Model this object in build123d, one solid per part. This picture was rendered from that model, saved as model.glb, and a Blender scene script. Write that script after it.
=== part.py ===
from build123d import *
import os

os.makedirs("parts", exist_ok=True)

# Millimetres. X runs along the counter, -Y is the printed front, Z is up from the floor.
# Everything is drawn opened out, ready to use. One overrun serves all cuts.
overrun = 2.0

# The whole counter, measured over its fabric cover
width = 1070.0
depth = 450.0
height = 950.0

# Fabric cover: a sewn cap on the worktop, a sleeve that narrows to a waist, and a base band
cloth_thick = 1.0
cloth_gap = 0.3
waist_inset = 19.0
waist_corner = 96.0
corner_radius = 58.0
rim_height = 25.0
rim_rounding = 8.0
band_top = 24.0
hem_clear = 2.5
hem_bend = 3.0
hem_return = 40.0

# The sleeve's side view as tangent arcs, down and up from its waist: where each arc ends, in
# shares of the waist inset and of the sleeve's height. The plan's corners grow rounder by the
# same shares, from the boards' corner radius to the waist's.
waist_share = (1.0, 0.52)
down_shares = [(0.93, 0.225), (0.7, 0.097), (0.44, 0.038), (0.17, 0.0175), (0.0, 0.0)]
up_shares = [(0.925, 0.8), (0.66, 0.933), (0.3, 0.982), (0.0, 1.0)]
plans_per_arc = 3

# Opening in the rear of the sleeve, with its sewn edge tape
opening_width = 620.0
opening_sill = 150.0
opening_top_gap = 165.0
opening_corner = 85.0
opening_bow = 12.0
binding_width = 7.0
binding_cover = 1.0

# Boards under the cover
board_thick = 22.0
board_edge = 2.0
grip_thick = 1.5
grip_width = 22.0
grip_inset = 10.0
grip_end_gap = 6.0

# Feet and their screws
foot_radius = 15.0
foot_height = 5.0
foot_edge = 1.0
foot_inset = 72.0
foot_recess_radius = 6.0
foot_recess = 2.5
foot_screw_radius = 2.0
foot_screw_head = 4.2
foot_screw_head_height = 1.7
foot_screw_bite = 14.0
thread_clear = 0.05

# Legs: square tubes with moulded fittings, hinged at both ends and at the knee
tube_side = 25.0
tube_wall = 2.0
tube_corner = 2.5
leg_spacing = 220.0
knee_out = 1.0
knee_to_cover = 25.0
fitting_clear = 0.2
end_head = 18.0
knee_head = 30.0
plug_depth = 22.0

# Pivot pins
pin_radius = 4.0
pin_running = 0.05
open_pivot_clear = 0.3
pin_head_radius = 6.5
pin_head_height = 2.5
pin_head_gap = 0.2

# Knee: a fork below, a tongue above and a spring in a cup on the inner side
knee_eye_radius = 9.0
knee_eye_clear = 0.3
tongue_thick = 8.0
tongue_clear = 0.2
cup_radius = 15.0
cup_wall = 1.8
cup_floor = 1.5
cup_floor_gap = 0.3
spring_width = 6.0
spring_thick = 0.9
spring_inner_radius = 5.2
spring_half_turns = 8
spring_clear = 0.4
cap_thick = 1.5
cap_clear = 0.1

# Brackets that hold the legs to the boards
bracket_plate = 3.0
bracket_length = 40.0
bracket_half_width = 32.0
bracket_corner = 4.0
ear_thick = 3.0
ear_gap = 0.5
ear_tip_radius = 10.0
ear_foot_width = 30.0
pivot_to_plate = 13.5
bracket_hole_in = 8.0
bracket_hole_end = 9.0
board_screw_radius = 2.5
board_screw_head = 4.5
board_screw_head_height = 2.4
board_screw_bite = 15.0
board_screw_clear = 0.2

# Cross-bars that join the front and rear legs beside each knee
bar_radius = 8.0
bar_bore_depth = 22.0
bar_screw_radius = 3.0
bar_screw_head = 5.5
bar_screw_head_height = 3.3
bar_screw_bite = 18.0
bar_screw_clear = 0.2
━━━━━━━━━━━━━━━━
- [Work instructions]: Return a word-for-word copy of the lines from the beginning of the listing to the line holding "height = 950.0", both kept.

- [Exercise response]:
Model this object in build123d, one solid per part. This picture was rendered from that model, saved as model.glb, and a Blender scene script. Write that script after it.
=== part.py ===
from build123d import *
import os

os.makedirs("parts", exist_ok=True)

# Millimetres. X runs along the counter, -Y is the printed front, Z is up from the floor.
# Everything is drawn opened out, ready to use. One overrun serves all cuts.
overrun = 2.0

# The whole counter, measured over its fabric cover
width = 1070.0
depth = 450.0
height = 950.0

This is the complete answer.